The relatives, the voice of common sense, of human sense—you call it reasonableness, but it is nothing but human sense, that is, selfishness—would have wanted me to live these things. At heart, it was always the fear of one day having to endure trouble because of me; for I already dared to express ideas—too idealistic, according to them—that could turn the synagogue against us. Hebrew history was full of teachings about the fate of prophets. The mission of a prophet was not an easy one, and it frequently brought death to himself and grief to his kin. At heart, there was always the thought of having to take care of my Mother one day.
Therefore, seeing that she put no obstacle in my way and seemed in continuous adoration before her Son offended them. This contrast was to grow during the three years of ministry, culminating in open reproaches when, while I was among the crowds, they would come to me, ashamed of my mania—according to them—for wounding the powerful castes. Reproach for me and for her; poor Mama!

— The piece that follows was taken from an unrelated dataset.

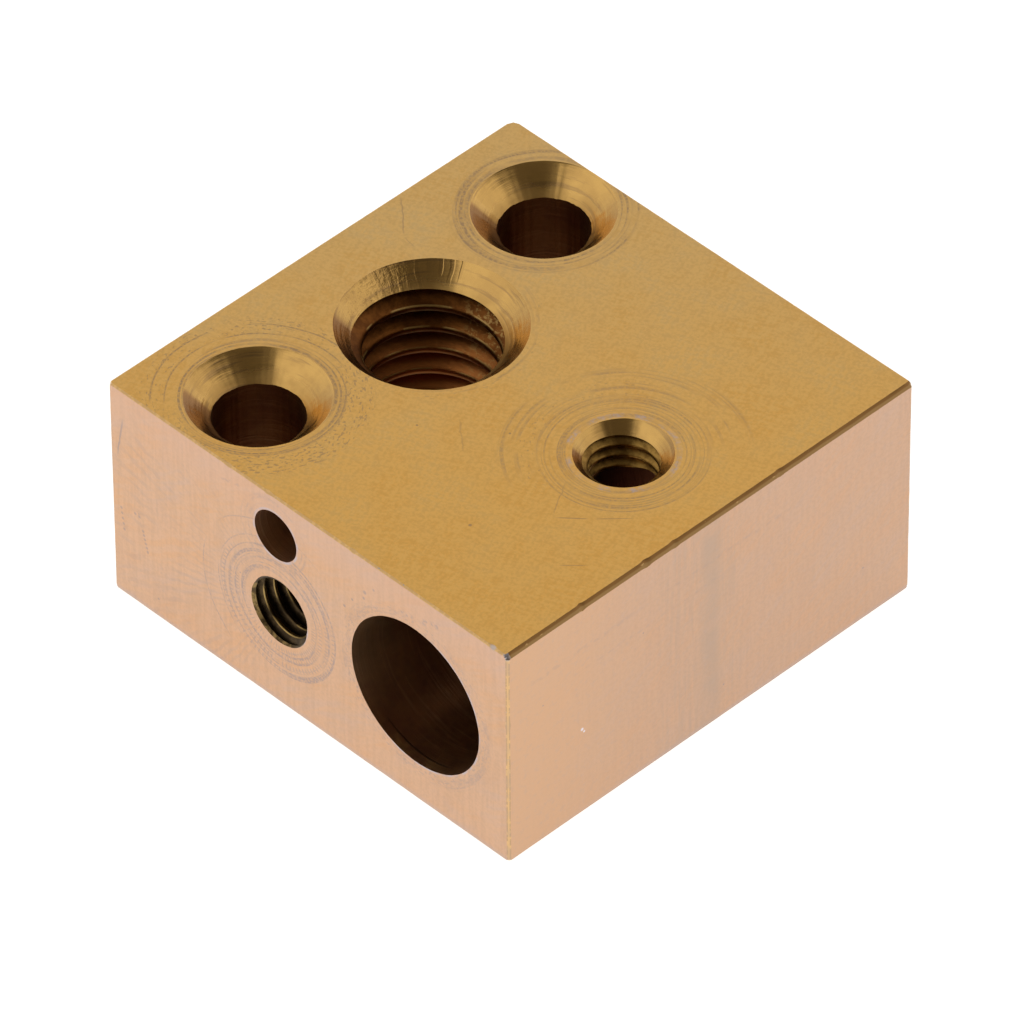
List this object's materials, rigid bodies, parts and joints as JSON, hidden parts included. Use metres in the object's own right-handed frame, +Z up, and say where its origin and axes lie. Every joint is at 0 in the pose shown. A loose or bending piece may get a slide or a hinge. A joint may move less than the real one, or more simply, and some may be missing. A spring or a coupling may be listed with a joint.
{
  "type": "3d printer heater block",
  "caption": "Square machined metal heater block for a 3D printer hot end, with a threaded nozzle hole, heater and sensor bores and countersunk screw holes.",
  "frame": {"origin": "centre of the underside", "axes": "+Z up through the block's height, towards the nozzle's side with the countersinks; -Y out of the face with the sensor and heater holes; +X towards the heater bore's side"},
  "size_m": [0.02, 0.02, 0.0098],
  "materials": {
    "copper": "fine machined satin"
  },
  "bodies": {
    "root": {"heater_block": "copper"}
  },
  "joints": []
}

And yet Mary, who knew the state of mind of her relatives—not all were like James, Jude, or Simon, nor like their mother, Mary of Clopas—and who foresaw the future state of mind; Mary, who knew her lot during those three years, and that which awaited her at the end of them, and my lot, did not offer resistance as you do. She wept. And who would not have wept at a separation from a son who loved her as I loved her; at the prospect of the long days, empty of my presence, in the lonely house; at the future of the Son destined to clash against the malevolence of those who were guilty and took revenge for being so by attacking the Guiltless one even unto death?
She wept because she was the Co-Redemptrix and the Mother of the human race reborn to God, and she had to weep for all the mothers who do not know how to make of their sorrow as mothers a crown of eternal glory.
How many mothers in the world from whose arms death tears a child! How many mothers from whose side a supernatural will snatches a son! For all her daughters, as Mother of Christians, for all her sisters, in the sorrow of a despoiled mother, Mary has wept. And for all the sons who, born of woman, are destined to be apostles of God or martyrs for love of God, for fidelity to God, or through human cruelty.
My Blood and my Mother's weeping are the mixture that strengthens these marked ones for a heroic fate; that which annuls in them imperfections, or even the faults committed through their weakness, giving, besides martyrdom—in any case, immediately—the peace of God and, if suffered for God, the glory of Heaven.
The tears of Mary are found by missionaries like a flame that warms in regions where snow reigns; they find them like dew where the sun burns. Mary's charity squeezes them out. These have sprung from a heart of lily. They have, therefore: from virginal charity wedded to Love, the fire; from virginal purity, the fragrant freshness, similar to that of water collected in the calyx of a lily after a night of dew.
They are found by the consecrated in that desert which is monastic life properly understood: a desert, because nothing lives but union with God, and every other affection falls away, transforming solely into supernatural charity toward relatives, friends, superiors, and inferiors.
They are found by those consecrated to God in the world, in the world that does not understand them and does not love them—a desert also for them, in which they live as if they were alone: very great, indeed, is the incomprehension they suffer, and the mockery, for my love!
They are found by my dear 'victims,' because Mary is the first of the victims for love of Jesus. To her disciples, she gives with the hand of a Mother and a Physician her tears, which comfort and intoxicate for a higher sacrifice.
Holy weeping of my Mother!
Mary prays. Because God gives her a sorrow, she does not refuse to pray. Remember it. She prays together with Jesus. She prays to our Father and yours.
The first 'Pater Noster' was pronounced in the garden of Nazareth to console Mary's grief, to offer 'our' wills to the Eternal at the moment when the period of an ever-greater renunciation began for these wills, which was to culminate in the renunciation of life for me and of the death of a Son for Mary.
And, although we had nothing that needed the Father's forgiveness, out of humility even, we, the Guiltless, asked the Father's forgiveness to face our mission worthily, forgiven (absolved even of a sigh). To teach you that the more one is in God's grace, the more blessed and fruitful the mission becomes; to teach you respect for God and humility. Before God the Father, even our two perfections as Man and Woman felt as nothing and asked for forgiveness, just as they also asked for 'daily bread.'
What was our bread? Oh, not that which Mary's pure hands kneaded, baked in the small oven, for which I had many times gathered bundles and handfuls of wood—which is also necessary while one is on this Earth—not that bread, but 'our' daily bread was that of carrying out, day by day, our part of the mission. May God give it to us every day, because carrying out the mission God gives is the joy of 'our' day, is it not true, little John? Do you not say so too, you to whom the day seems empty, as if it had not existed, if the Lord's goodness leaves you, one day, without your mission of sorrow?
Mary prays with Jesus. It is Jesus who justifies you, children. It is I who make your prayers acceptable and fruitful before the Father. I have said: 'Whatever you ask the Father in my name, He will grant you,' and the Church accredits its prayers by saying: 'Through Jesus Christ Our Lord.'
When you pray, unite yourselves always, always, always to me. I will pray aloud for you, covering your human voices with mine as God-Man. I will place your prayer upon my pierced hands and raise it to the Father. It will be a host of infinite value. My voice, fused with yours, will rise like a filial kiss to the Father, and the purple of my wounds will make your prayer precious. Be in me if you wish to have the Father in you, with you, for you.
You have finished the narrative saying: 'And for us...', and you wanted to say: 'For us who are so ungrateful toward these Two who have climbed Calvary for us.' You have done well to put those words. Put them every time I show you one of our sorrows. Let it be like the bell that rings and calls one to meditate and repent.
Nothing more. Rest. Peace be with you."